- **TO DO**
Output the full listing word for word.
>> Begin RECORDS TO USE
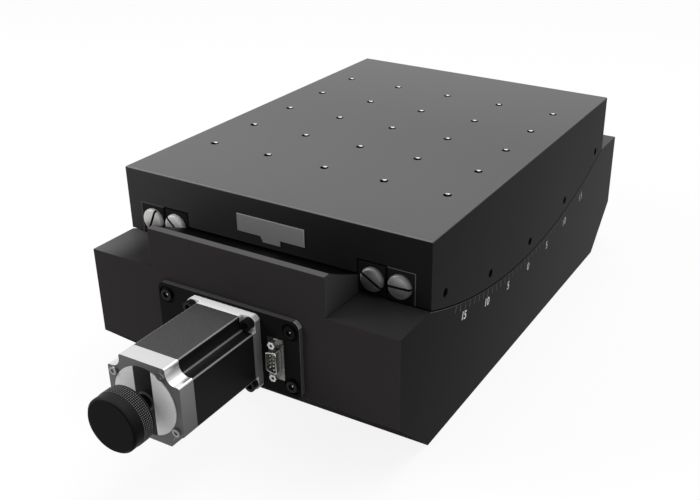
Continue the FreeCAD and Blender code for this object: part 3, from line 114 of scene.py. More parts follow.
class Value:
    """One number socket. Its operators add Math nodes."""

    def __init__(self, finish, socket):
        self.finish = finish
        self.socket = socket

    def maths(self, operation, *others):
        return self.finish.maths(operation, self, *others)

    def __add__(self, other):
        return self.maths("ADD", other)

    __radd__ = __add__

    def __mul__(self, other):
        return self.maths("MULTIPLY", other)

    __rmul__ = __mul__

    def __sub__(self, other):
        return self.maths("SUBTRACT", other)

    def __rsub__(self, other):
        return self.finish.maths("SUBTRACT", other, self)

    def __truediv__(self, other):
        return self.maths("DIVIDE", other)

    def above(self, edge):
        return self.maths("GREATER_THAN", edge)

    def below(self, edge):
        return self.maths("LESS_THAN", edge)

    def between(self, low, high):
        """1 where the value lies between two edges, otherwise 0."""
        return self.above(low) * self.below(high)

    def past(self, edge):
        """How far the value lies past an edge, and 0 before it."""
        return (self - edge).maths("MAXIMUM", 0.0)

    def or_else(self, other):
        """The larger of the two. With masks it is 1 where either is 1."""
        return self.maths("MAXIMUM", other)

    def size(self):
        return self.maths("ABSOLUTE")

    def hypot(self, other):
        """The length whose two upright parts are this value and the other."""
        return (self * self + other * other).maths("SQRT")

    def wave(self, step):
        """A triangle wave from 0 to 1 with the given length."""
        return self.maths("PINGPONG", step / 2) / (step / 2)

    def ramp(self, low, high):
        """0 below low, 1 above high and a smooth slope between them."""
        node = self.finish.add("ShaderNodeMapRange", {"interpolation_type": "SMOOTHSTEP", "clamp": True},
                               Value=self, From_Min=low, From_Max=high)
        return Value(self.finish, node.outputs["Result"])


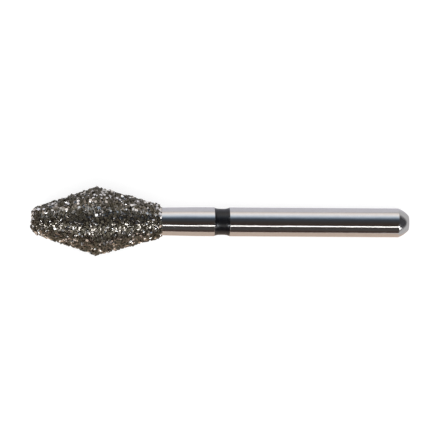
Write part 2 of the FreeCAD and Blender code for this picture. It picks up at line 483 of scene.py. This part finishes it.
>> End RECORDS TO USE
- **FINISHED TASK**
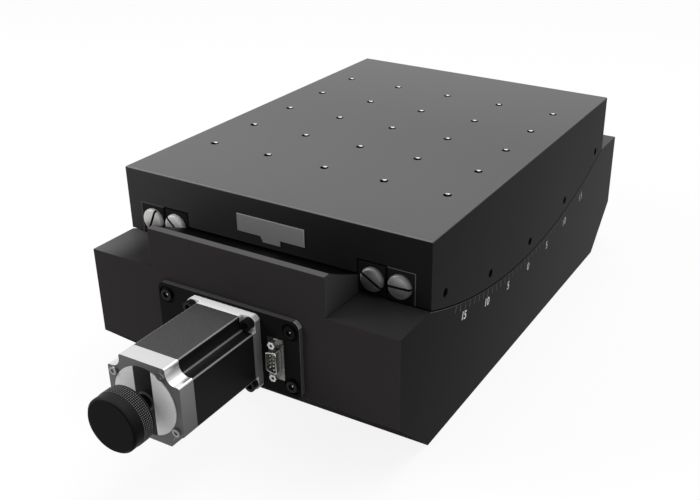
Continue the FreeCAD and Blender code for this object: part 3, from line 114 of scene.py. More parts follow.
class Value:
    """One number socket. Its operators add Math nodes."""

    def __init__(self, finish, socket):
        self.finish = finish
        self.socket = socket

    def maths(self, operation, *others):
        return self.finish.maths(operation, self, *others)

    def __add__(self, other):
        return self.maths("ADD", other)

    __radd__ = __add__

    def __mul__(self, other):
        return self.maths("MULTIPLY", other)

    __rmul__ = __mul__

    def __sub__(self, other):
        return self.maths("SUBTRACT", other)

    def __rsub__(self, other):
        return self.finish.maths("SUBTRACT", other, self)

    def __truediv__(self, other):
        return self.maths("DIVIDE", other)

    def above(self, edge):
        return self.maths("GREATER_THAN", edge)

    def below(self, edge):
        return self.maths("LESS_THAN", edge)

    def between(self, low, high):
        """1 where the value lies between two edges, otherwise 0."""
        return self.above(low) * self.below(high)

    def past(self, edge):
        """How far the value lies past an edge, and 0 before it."""
        return (self - edge).maths("MAXIMUM", 0.0)

    def or_else(self, other):
        """The larger of the two. With masks it is 1 where either is 1."""
        return self.maths("MAXIMUM", other)

    def size(self):
        return self.maths("ABSOLUTE")

    def hypot(self, other):
        """The length whose two upright parts are this value and the other."""
        return (self * self + other * other).maths("SQRT")

    def wave(self, step):
        """A triangle wave from 0 to 1 with the given length."""
        return self.maths("PINGPONG", step / 2) / (step / 2)

    def ramp(self, low, high):
        """0 below low, 1 above high and a smooth slope between them."""
        node = self.finish.add("ShaderNodeMapRange", {"interpolation_type": "SMOOTHSTEP", "clamp": True},
                               Value=self, From_Min=low, From_Max=high)
        return Value(self.finish, node.outputs["Result"])


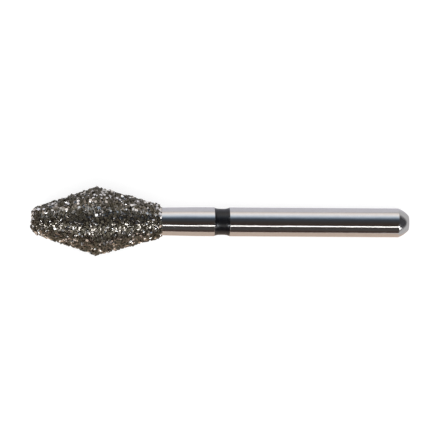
Write part 2 of the FreeCAD and Blender code for this picture. It picks up at line 483 of scene.py. This part finishes it.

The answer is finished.